Required work – Only the lines between the line with "hide_parts(*nodes)" and the line with "return np.array([math.cos(turn), math.sin(turn), 0])", together with those two lines themselves, are to be copied exactly.
§
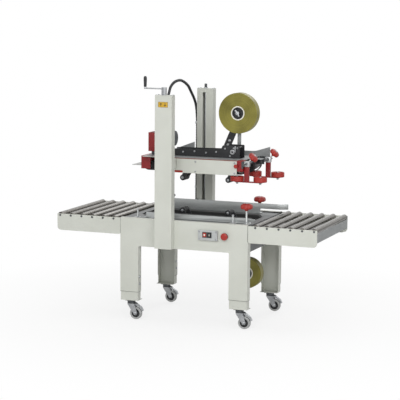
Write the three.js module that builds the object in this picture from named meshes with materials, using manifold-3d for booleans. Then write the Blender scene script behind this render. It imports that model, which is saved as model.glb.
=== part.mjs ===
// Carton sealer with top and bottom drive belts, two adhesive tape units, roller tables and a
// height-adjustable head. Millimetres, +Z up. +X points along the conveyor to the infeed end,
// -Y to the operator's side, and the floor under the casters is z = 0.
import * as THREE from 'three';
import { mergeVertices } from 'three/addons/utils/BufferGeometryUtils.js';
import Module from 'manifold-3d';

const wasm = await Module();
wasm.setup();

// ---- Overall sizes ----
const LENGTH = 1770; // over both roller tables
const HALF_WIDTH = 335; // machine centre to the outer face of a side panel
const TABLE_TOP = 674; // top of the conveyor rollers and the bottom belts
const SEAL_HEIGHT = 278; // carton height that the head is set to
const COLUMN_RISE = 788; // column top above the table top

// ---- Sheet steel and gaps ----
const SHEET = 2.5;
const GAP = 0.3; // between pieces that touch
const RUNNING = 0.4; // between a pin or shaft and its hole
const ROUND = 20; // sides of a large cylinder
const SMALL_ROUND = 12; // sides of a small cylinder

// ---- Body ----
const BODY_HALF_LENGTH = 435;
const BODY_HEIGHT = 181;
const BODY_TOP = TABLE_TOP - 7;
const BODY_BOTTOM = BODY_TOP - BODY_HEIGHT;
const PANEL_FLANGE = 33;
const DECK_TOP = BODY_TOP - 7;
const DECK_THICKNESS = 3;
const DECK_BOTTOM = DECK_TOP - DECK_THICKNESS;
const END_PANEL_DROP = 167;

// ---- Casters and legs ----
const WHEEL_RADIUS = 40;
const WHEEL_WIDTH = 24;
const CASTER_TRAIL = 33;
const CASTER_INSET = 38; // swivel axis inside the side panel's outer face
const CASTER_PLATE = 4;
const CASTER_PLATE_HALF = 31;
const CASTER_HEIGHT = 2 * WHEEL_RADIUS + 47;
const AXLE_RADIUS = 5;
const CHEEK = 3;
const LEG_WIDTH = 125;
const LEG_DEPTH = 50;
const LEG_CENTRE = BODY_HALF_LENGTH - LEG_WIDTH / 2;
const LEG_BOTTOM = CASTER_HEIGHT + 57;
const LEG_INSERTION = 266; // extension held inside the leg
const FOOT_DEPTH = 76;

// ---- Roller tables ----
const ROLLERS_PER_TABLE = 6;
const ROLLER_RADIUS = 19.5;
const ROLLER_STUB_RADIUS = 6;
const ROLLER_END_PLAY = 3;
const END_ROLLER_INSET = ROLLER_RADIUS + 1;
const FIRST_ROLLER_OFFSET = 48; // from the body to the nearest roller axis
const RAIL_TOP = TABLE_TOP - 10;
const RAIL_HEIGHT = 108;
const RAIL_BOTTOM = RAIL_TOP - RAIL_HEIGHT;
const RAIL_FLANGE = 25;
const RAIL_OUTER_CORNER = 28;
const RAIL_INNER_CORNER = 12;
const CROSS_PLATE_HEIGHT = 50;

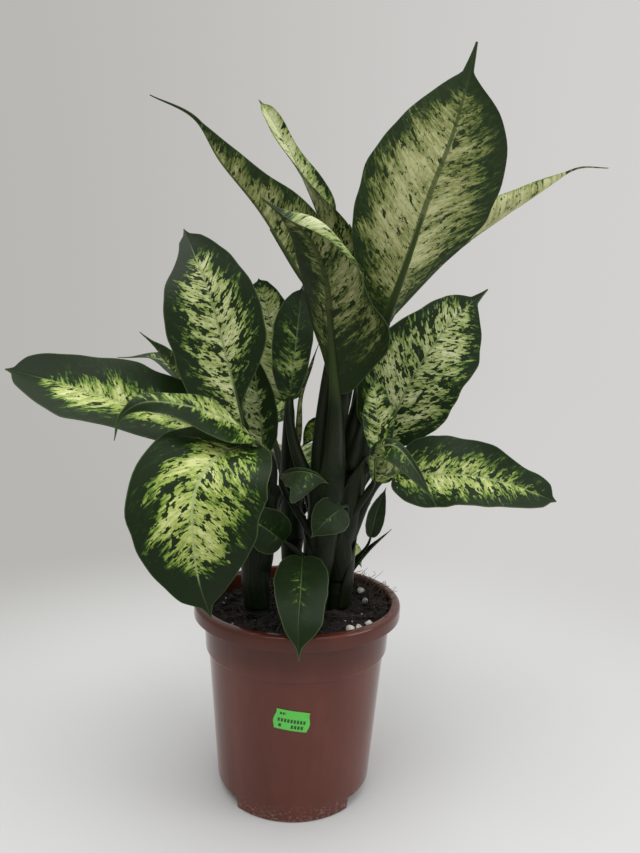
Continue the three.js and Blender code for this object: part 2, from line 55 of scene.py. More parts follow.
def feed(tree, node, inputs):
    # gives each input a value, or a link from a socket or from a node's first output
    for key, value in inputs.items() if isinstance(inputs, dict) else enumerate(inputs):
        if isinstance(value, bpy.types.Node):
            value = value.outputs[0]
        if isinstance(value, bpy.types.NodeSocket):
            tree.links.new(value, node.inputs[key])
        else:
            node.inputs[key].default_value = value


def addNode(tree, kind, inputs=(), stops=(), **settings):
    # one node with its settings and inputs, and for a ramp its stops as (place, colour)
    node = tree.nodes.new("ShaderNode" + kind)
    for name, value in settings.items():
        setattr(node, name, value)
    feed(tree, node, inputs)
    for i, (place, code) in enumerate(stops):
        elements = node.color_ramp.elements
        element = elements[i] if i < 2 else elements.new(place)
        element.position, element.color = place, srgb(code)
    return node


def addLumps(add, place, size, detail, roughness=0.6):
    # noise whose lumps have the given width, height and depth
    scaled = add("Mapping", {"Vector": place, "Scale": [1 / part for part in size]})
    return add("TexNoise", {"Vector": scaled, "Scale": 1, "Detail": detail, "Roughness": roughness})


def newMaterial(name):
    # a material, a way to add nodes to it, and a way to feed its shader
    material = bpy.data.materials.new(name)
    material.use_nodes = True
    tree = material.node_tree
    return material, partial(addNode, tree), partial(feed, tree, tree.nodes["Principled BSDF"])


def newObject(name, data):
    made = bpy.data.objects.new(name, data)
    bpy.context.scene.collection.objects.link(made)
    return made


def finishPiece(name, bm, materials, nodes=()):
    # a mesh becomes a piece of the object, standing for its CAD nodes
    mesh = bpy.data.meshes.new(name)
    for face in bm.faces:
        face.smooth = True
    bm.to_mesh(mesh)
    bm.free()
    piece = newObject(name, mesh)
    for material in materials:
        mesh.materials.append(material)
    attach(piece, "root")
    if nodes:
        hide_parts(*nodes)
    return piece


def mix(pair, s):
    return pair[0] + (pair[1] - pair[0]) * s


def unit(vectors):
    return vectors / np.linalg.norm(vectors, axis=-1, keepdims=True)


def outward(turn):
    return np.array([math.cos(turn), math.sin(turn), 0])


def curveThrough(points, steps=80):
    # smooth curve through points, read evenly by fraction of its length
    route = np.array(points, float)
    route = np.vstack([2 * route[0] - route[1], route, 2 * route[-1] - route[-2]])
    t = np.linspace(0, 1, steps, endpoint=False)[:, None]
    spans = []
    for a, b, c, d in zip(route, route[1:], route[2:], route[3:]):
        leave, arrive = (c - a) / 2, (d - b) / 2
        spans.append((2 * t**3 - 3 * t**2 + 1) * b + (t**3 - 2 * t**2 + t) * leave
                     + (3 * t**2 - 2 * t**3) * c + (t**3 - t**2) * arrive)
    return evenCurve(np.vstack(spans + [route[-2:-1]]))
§
Answer –
        hide_parts(*nodes)
    return piece


def mix(pair, s):
    return pair[0] + (pair[1] - pair[0]) * s


def unit(vectors):
    return vectors / np.linalg.norm(vectors, axis=-1, keepdims=True)


def outward(turn):
    return np.array([math.cos(turn), math.sin(turn), 0])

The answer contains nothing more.